Information shown

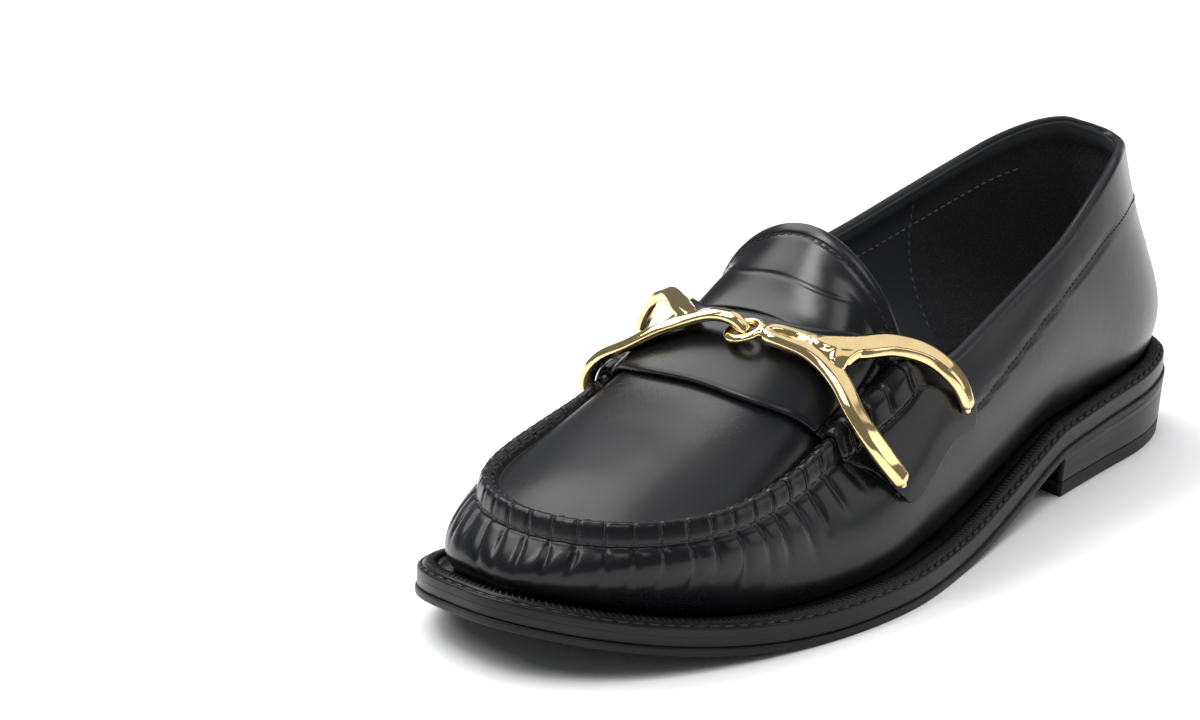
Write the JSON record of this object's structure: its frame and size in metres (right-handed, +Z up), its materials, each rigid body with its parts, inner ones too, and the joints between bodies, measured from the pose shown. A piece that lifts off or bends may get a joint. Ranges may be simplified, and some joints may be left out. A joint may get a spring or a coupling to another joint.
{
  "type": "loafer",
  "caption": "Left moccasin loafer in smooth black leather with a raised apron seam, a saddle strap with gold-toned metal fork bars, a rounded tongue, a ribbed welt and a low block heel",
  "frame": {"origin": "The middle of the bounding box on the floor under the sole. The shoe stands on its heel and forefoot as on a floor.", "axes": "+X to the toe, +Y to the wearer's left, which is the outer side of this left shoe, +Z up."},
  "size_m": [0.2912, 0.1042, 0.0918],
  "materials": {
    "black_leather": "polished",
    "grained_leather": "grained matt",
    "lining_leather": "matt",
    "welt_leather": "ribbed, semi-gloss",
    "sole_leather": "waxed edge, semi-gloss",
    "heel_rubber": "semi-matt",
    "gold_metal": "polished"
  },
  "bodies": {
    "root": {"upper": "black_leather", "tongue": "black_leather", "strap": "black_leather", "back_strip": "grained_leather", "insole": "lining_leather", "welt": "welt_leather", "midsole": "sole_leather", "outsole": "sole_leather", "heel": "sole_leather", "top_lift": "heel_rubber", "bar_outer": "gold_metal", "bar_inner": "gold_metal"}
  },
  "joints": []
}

Work to complete
Give back the whole listing exactly as it reads.

Task solution
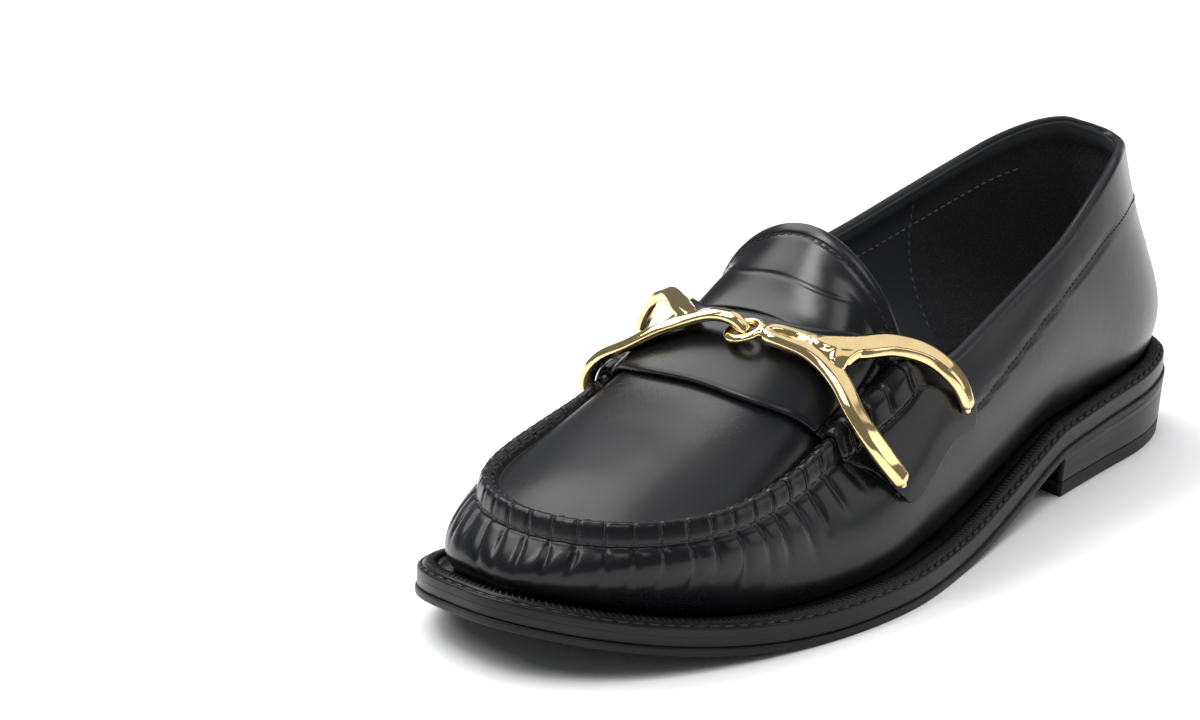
Write the JSON record of this object's structure: its frame and size in metres (right-handed, +Z up), its materials, each rigid body with its parts, inner ones too, and the joints between bodies, measured from the pose shown. A piece that lifts off or bends may get a joint. Ranges may be simplified, and some joints may be left out. A joint may get a spring or a coupling to another joint.
{
  "type": "loafer",
  "caption": "Left moccasin loafer in smooth black leather with a raised apron seam, a saddle strap with gold-toned metal fork bars, a rounded tongue, a ribbed welt and a low block heel",
  "frame": {"origin": "The middle of the bounding box on the floor under the sole. The shoe stands on its heel and forefoot as on a floor.", "axes": "+X to the toe, +Y to the wearer's left, which is the outer side of this left shoe, +Z up."},
  "size_m": [0.2912, 0.1042, 0.0918],
  "materials": {
    "black_leather": "polished",
    "grained_leather": "grained matt",
    "lining_leather": "matt",
    "welt_leather": "ribbed, semi-gloss",
    "sole_leather": "waxed edge, semi-gloss",
    "heel_rubber": "semi-matt",
    "gold_metal": "polished"
  },
  "bodies": {
    "root": {"upper": "black_leather", "tongue": "black_leather", "strap": "black_leather", "back_strip": "grained_leather", "insole": "lining_leather", "welt": "welt_leather", "midsole": "sole_leather", "outsole": "sole_leather", "heel": "sole_leather", "top_lift": "heel_rubber", "bar_outer": "gold_metal", "bar_inner": "gold_metal"}
  },
  "joints": []
}